Energy solutions to SDEs with supercritical distributional drift: An extension and weak convergence rates
Lukas Gräfner
TL;DR
This work tackles SDEs with supercritical distributional drift in $d\ge 2$, formulating energy solutions for $dX_t = b(t,X_t)dt + \sqrt{2}\,dB_t$ under a divergence-free condition. It extends prior super-critical well-posedness results by merging two regimes and introducing a time-dependent singular set $K$, using a stopping-time framework to prove global uniqueness and Markov properties whenever $X$ remains Hölder continuous with exponent $\alpha$ satisfying a dimension-regularity constraint on $K$. The paper also derives quantitative weak convergence rates for mollified, time-independent drifts $b^n = \rho^n * b$, with rates $n^{-\beta}$ for $\beta$ up to $1-2/p-\gamma$ when $b\in B^{-\gamma}_{p,\infty}$, and provides a semi-explicit treatment of local singularities.

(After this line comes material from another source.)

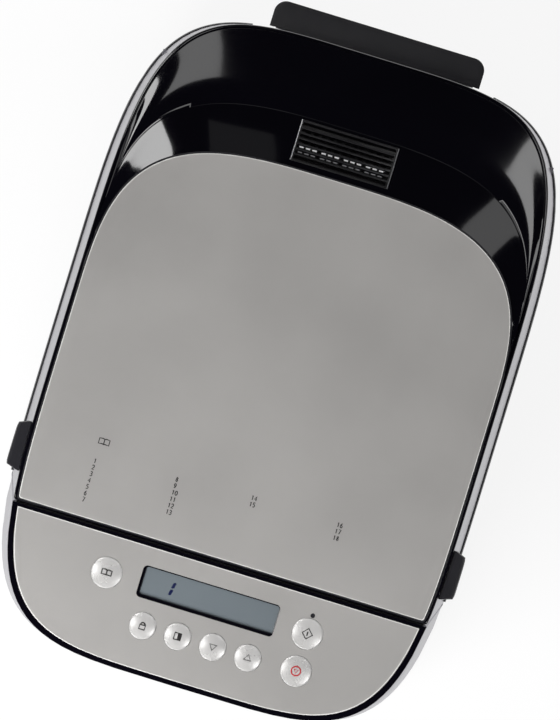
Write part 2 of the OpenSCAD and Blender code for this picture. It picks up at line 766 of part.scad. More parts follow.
module heater_clips() {
    clip_w = 8;
    clip_t = 1;
    reach = (chamber_w - heater_w) / 2 + heater_r;
    color("#9a9b9e") for (s = [-1, 1], y = [-36, 36]) translate([0, y - clip_w / 2, 0]) {
        translate([s * chamber_w / 2 - (s > 0 ? reach : 0), 0, heater_z - heater_r - 0.2 - clip_t])
            cube([reach, clip_w, clip_t]);
        translate([s * chamber_w / 2 - (s > 0 ? clip_t : 0), 0, heater_z - heater_r - 14])
            cube([clip_t, clip_w, 14]);
    }
}

module temperature_sensor() {
    color("#c2c3c6") translate([0, -chamber_d / 2, sensor_z]) rotate([90, 0, 0]) {
        translate([0, 0, -8]) cylinder(h = 8 + chamber_t + 3, r = sensor_r);
        translate([0, 0, chamber_t]) cylinder(h = 1.5, r = sensor_r + 3);
        translate([0, 0, -10]) cylinder(h = 2, r1 = sensor_r - 2, r2 = sensor_r);
    }
}

// ---- Pan socket, chassis and drive ----

socket_r = pan_foot_r + socket_gap;
plate_hub_r = bush_r + 4;
chassis_t = 3;
bush_top_z = chamber_z - 0.5;
pulley_z = belt_z - 1;
pulley_h = belt_w + 2;
coupling_disc_z = chamber_floor_z + 1.5;
coupling_disc_t = 3;
coupling_z = coupling_disc_z + coupling_disc_t + 1.5;
coupling_h = 7;
dog_play = 0.3;
belt_play = 0.2;

module pan_socket() {
    color("#8c8e92") difference() {
        union() {
            post(0, 0, chamber_floor_z, chamber_floor_z + 2, socket_r + socket_t + 6);
            post(0, 0, chamber_floor_z, chamber_floor_z + socket_h, socket_r + socket_t);
        }
        post(0, 0, chamber_floor_z - cut, chamber_floor_z + socket_h + cut, socket_r);
    }
}

module chassis_frame() {
    color("#9c9ea1") difference() {
        union() {
            slab(chamber_z - chassis_t, chamber_z) difference() {
                round_rect(2 * leg_x + 16, 2 * leg_y + 16, 8);
                for (x = [-1, 1]) translate([x * 36, 0]) round_rect(26, 52, 6);
            }
            post(0, 0, bush_top_z - bush_l - 1, chamber_z - 1, plate_hub_r);
            for (p = leg_places) post(p.x, p.y, floor_z + floor_t, chamber_z - 1, leg_r);
            for (a = [45:90:315]) rotate([0, 0, a]) translate([plate_hub_r - 1, -1.5, chamber_z - 12])
                cube([24, 3, 10]);
        }
        post(0, 0, bush_top_z - bush_l, bush_top_z + 0.1, bush_r + 0.03);
        post(0, 0, bush_top_z - bush_l - 2 - cut, chamber_z + cut, drive_shaft_r + 0.5);
        for (p = leg_places) post(p.x, p.y, floor_z, floor_z + floor_t + 14, screw_r + 0.1);
    }
}

module bearing_bush() {
    color("#a9874e") difference() {
        post(0, 0, bush_top_z - bush_l, bush_top_z, bush_r);
        post(0, 0, bush_top_z - bush_l - cut, bush_top_z + cut, drive_shaft_r + run_gap);
    }
}

module base_screws() {
    color("#8a8a8e") for (p = leg_places) difference() {
        union() {
            post(p.x, p.y, floor_z + 0.2, floor_z + 0.2 + screw_head_h, screw_head_r);
            post(p.x, p.y, floor_z + 0.2 + screw_head_h, floor_z + floor_t + 12, screw_r);
        }
        for (a = [0, 90]) translate([p.x, p.y, floor_z + 0.2]) rotate([0, 0, a])
            cube([4.4, 0.9, 1.6], center = true);
    }
}

module drive_shaft() {
    color("#b9babd") post(0, 0, pulley_z - 4, coupling_disc_z + coupling_disc_t - 0.2, drive_shaft_r);
}

module pulley(r, bore, spokes) {
    difference() {
        union() {
            cylinder(h = pulley_h, r = r);
            cylinder(h = 1, r = r + belt_t + 0.6);
            translate([0, 0, pulley_h - 1]) cylinder(h = 1, r = r + belt_t + 0.6);
        }
        translate([0, 0, -cut]) cylinder(h = pulley_h + 2 * cut, r = bore);
        if (spokes > 0) for (i = [0:spokes - 1]) rotate([0, 0, i * 360 / spokes])
            translate([r * 0.6, 0, -cut]) cylinder(h = pulley_h + 2 * cut, r = r * 0.2);
    }
}

module drive_pulley() {
    color("#d8d4c6") translate([0, 0, pulley_z]) pulley(drive_pulley_r, drive_shaft_r + 0.02, 6);
}

module drive_coupling() {
    dog_x = coupling_w / 2 + dog_play;
    color("#77797d") difference() {
        union() {
            post(0, 0, coupling_disc_z, coupling_disc_z + coupling_disc_t, coupling_l + 3);
            for (a = [0, 180]) rotate([0, 0, a])
                translate([dog_x, coupling_l - 5.5, coupling_disc_z + coupling_disc_t - 0.5])
                    cube([5, 5.5, coupling_h + 1.5]);
        }
        post(0, 0, coupling_disc_z - cut, coupling_disc_z + coupling_disc_t + cut, drive_shaft_r + 0.02);
    }
}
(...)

Overall, the results bridge PDE- and probabilistic-language in the supercritical regime and yield practical convergence estimates for approximations of the SDE. The techniques rely on a Krylov–Itô type control, Besov-space bounds, and a stopping-time argument around the singular set $K$ to achieve global well-posedness.
Abstract
In this work we consider the SDE \begin{equation} \text{d} X_t = b (t, X_t) \text{d} t + \sqrt{2} \text{d} B_t, \label{mainSDE} \end{equation} in dimension $d \geqslant 2$, where $B$ is a Brownian motion and $b : \mathbb{R}_+ \rightarrow \mathcal{S}' (\mathbb{R}^d , \mathbb{R}^d)$ is distributional, scaling super-critical and satisfies $\nabla \cdot b \equiv 0$. We partially extend the super-critical weak well-posedness result for energy solutions from [GP24] by allowing a mixture of the regularity regimes treated therein: Outside of neighbourhoods of a small (and compared to [GP24] ''time-dependent'') local singularity set $K \subset \mathbb{R}_+ \times \mathbb{R}^d$, $b$ is assumed to be in a certain supercritical $L^q_T H^{s, p}$-type class that allows a direct link between the PDE and the energy solution from a-priori estimates up to the stopping time of visiting $K$. To establish this correspondence, and thus uniqueness, globally in time we then show that $K$ is actually never visited which requires us to impose a relation between the dimension of $K$ and the Hölder regularity of $X$. In the second part of this work we derive weak convergence rates for approximations of the above equation in the case of time-independent drift, in particular with local singularities as above.